RAGCache: Efficient Knowledge Caching for Retrieval-Augmented Generation
RAGCache slashes LLM response times by remembering previously retrieved document states across multiple user queries
RAGCache slashes LLM response times by remembering previously retrieved document states across multiple user queries
Stop computing twice: RAGCache remembers document states to make RAG lightning quick
Original Problem 🎯:
RAG systems face performance bottlenecks due to long sequence generation when injecting retrieved documents into requests.
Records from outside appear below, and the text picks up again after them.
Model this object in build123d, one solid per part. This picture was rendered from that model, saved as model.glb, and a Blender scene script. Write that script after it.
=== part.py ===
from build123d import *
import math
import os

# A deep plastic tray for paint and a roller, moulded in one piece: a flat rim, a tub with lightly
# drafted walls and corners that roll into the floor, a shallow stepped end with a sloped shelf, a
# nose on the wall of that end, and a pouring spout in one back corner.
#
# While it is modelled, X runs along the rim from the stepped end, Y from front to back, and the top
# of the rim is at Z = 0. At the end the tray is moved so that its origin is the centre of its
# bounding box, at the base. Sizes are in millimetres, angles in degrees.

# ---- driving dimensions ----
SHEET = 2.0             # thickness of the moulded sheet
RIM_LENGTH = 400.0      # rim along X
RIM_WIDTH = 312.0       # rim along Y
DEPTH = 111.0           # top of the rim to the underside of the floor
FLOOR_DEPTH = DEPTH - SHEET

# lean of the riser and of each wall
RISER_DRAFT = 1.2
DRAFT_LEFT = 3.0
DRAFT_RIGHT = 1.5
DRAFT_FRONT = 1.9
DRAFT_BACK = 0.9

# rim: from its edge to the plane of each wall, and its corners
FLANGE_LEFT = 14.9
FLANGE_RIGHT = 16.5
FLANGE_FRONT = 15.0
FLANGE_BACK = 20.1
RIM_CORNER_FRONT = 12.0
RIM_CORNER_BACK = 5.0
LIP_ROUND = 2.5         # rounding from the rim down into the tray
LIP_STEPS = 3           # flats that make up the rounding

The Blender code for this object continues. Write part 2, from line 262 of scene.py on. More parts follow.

This causes high computation and memory costs, as retrieved documents can add 1000+ tokens to a 100-token request.
Solution in this Paper 🔧:
• RAGCache introduces a multilevel dynamic caching system that caches intermediate states of retrieved documents across multiple requests
• Uses a knowledge tree structure to organize cached states in GPU and host memory hierarchy
• Implements prefix-aware Greedy-Dual-Size-Frequency (PGDSF) replacement policy considering document order, size, frequency and recency
• Features dynamic speculative pipelining to overlap retrieval and inference steps
• Includes cache-aware request scheduling to improve hit rates under high load
Key Insights 💡:
• A small fraction of documents (3%) accounts for majority (60%) of retrieval requests
• Caching intermediate states can reduce prefill latency by up to 11.5x
• Document order sensitivity in RAG requires special handling in caching
• GPU-host memory hierarchy can be effectively leveraged for caching
• Vector retrieval and LLM inference can be overlapped for better latency
Results 📊:
• Reduces time to first token (TTFT) by up to 4x compared to vLLM with Faiss
• Improves throughput by up to 2.1x over vLLM with Faiss
• Achieves up to 3.5x lower TTFT compared to SGLang
• Delivers up to 1.8x higher throughput than SGLang
• Maintains performance gains across different models and retrieval settings
🚀 How does RAGCache achieve performance improvements?
RAGCache organizes intermediate states of retrieved documents in a knowledge tree and caches them in GPU and host memory hierarchy.
It uses a prefix-aware Greedy-Dual-Size-Frequency (PGDSF) replacement policy that considers document order, size, frequency and recency. It also implements dynamic speculative pipelining to overlap retrieval and inference steps.
This design reduces time to first token by up to 4x and improves throughput by up to 2.1x compared to vLLM with Faiss.